Requires Python 3.12+.

Quick start

1. Define your sources

Create sources.yaml:

sources:
  - label: "UN Charter"
    url: "https://www.un.org/en/about-us/un-charter/full-text"
    type: text/html
    fragments:
      - label: "Preamble"
        section: "Preamble"
        snippet: "to save succeeding generations from the scourge of war"
      - label: "Article 2 principles"
        section: "Article 2, paragraph 1"
        snippet: "The Organization and its Members, in pursuit of the Purposes stated in Article 1, shall act in accordance with the following Principles"

2. Check

apysource check sources.yaml

apysource fetches the page (caching it on disk), finds the section by name, and checks that your snippet appears in the result. Cached pages aren't re-fetched on subsequent runs.

======================================================================
  apysource Verification Report
======================================================================

  [PASS] Fragments: cache resolution.................. 2/2
  [PASS] Fragments: content extraction................ 2/2
  [PASS] Fragments: snippet verified.................. 2/2

  ======================================================================
  Summary: 3 PASS, 0 FAIL, 0 WARN
  EXIT CODE: 0 (all checks passed)
  ======================================================================

3. Discover

Use locate to find how apysource would target a snippet, then add to save it:

# Find where a snippet lives in a page
apysource locate "https://www.un.org/en/about-us/un-charter/full-text" \
  "to save succeeding generations from the scourge of war"

# Add it directly to your sources file
apysource add sources.yaml "https://www.un.org/en/about-us/un-charter/full-text" \
  "to save succeeding generations from the scourge of war" \
  --label "Preamble"

locate outputs a YAML fragment you can paste directly. add writes it to the file for you. Use locate --ttl for Turtle output with full Web Annotation alignment.

Targeting content

apysource supports several ways to pinpoint where in a document your snippet lives:

Targetter	Key	Example	Best for
Section	`section`	`"Chapter I, Article 1"`	Structured documents (HTML, Markdown, Wikitext, RFC)
CSS selector	`selector`	`"div.content p"`	HTML pages
Line range	`lines`	`"40-41"`	Plain text, RFCs
Repo location	`location`	`"chapter:1"`	Repository modules (Gutenberg, Wikisource, etc.)

Section selectors are the most versatile — they work across HTML, Markdown, Wikitext, and RFC plain text. They support roman numeral equivalence (Chapter IV = Chapter 4), nested paths (Chapter I, Article 1, paragraph 2), and quoted titles ('The Fox and the Grapes').

CSS selectors target HTML elements directly. Useful when section headings aren't available or you need a specific element.

Line ranges extract by line number (1-based, inclusive). Useful for plain text and RFCs.

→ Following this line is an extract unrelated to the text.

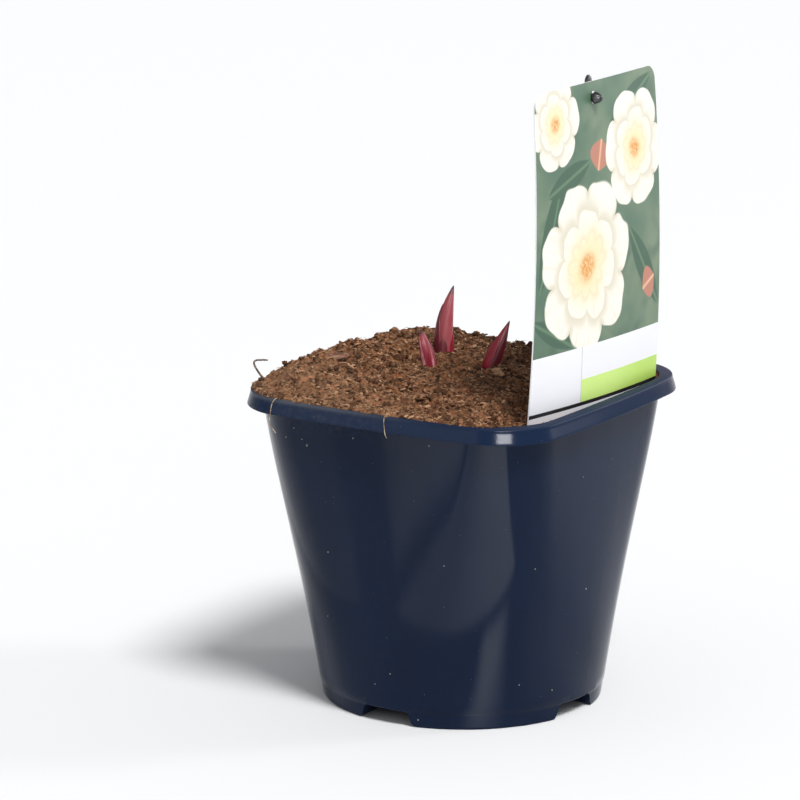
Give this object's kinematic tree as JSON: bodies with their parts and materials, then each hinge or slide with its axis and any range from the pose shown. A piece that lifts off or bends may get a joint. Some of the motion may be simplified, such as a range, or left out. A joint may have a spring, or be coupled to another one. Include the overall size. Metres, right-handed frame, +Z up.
{
  "type": "potted chinese peony",
  "caption": "Young herbaceous peony: crimson scaled buds in heaped soil, in a square-rimmed nursery pot with a round notched foot and a tall plant card on a stake.",
  "frame": {"origin": "middle of the pot's foot, on the surface that it stands on", "axes": "+Z up; +X from the middle of the pot towards the wall where the plant card stands, square to that side of the rim; +Y to the right of a viewer who faces the card's print"},
  "size_m": [0.1532, 0.1532, 0.2756],
  "materials": {
    "pot_plastic": "satin gloss, injection moulded, navy blue",
    "potting_soil": "loose crumbs of peat and coir with pale fibres, matte",
    "crown_skin": "brown root bark, matte",
    "bud_skin": "smooth crimson bud scales, satin with a soft shine",
    "dry_root": "dry grey-brown root, matte",
    "card_print": "printed plastic card with a satin lacquer",
    "stake_plastic": "black moulded plastic"
  },
  "bodies": {
    "root": {"pot": "pot_plastic", "soil": "potting_soil", "peony_crown": "crown_skin", "shoot_tall": "bud_skin", "shoot_left": "bud_skin", "shoot_right": "bud_skin", "hooked_root": "dry_root", "label": "card_print", "label_stake": "stake_plastic"}
  },
  "joints": []
}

If no targetter is given, apysource checks the full page text for your snippet.

YAML schema

Each YAML file has a top-level sources list. Each source has nested fragments.

Source properties

Key	What it does
`label`	Name of the source (required)
`url`	URL to fetch (required)
`type`	IANA media type: `text/html`, `text/plain`, `text/markdown`, etc. Short names (`html`, `plain-text`) also accepted. Auto-detected if omitted.
`language`	Language code, RFC 5646 (metadata)
`title`	Document title (metadata)
`date`	Publication or access date (metadata)
`part_of`	Parent source label (for hierarchical sources)
`isbn`	International Standard Book Number
`doi`	Digital Object Identifier
`publisher`	Publisher name
`edition`	Edition or version
`license`	License URI

Fragment properties

Key	What it does
`label`	Name of the fragment (required)
`snippet`	The text you expect to find
`selector`	CSS selector to narrow extraction (HTML)
`lines`	Line range to extract, e.g. `30-35`
`section`	Human-readable section selector, e.g. `Chapter I, Article 1`
`location`	Repo-specific location hint (e.g. `chapter:1`)
`page_start`	Starting page number (for print sources)
`page_end`	Ending page number (for print sources)

CLI

apysource [-c config.toml] <command> [args...]

Command	What it does
`check [sources.yaml] [--provenance file.ttl]`	Fetch, extract, and verify all snippets
`locate <url> <snippet>`	Find a snippet in a page, show the targetter
`add <file> <url> <snippet>`	Locate a snippet and add it to a YAML file
`validate`	Check that `.ttl` files parse correctly (with optional SHACL)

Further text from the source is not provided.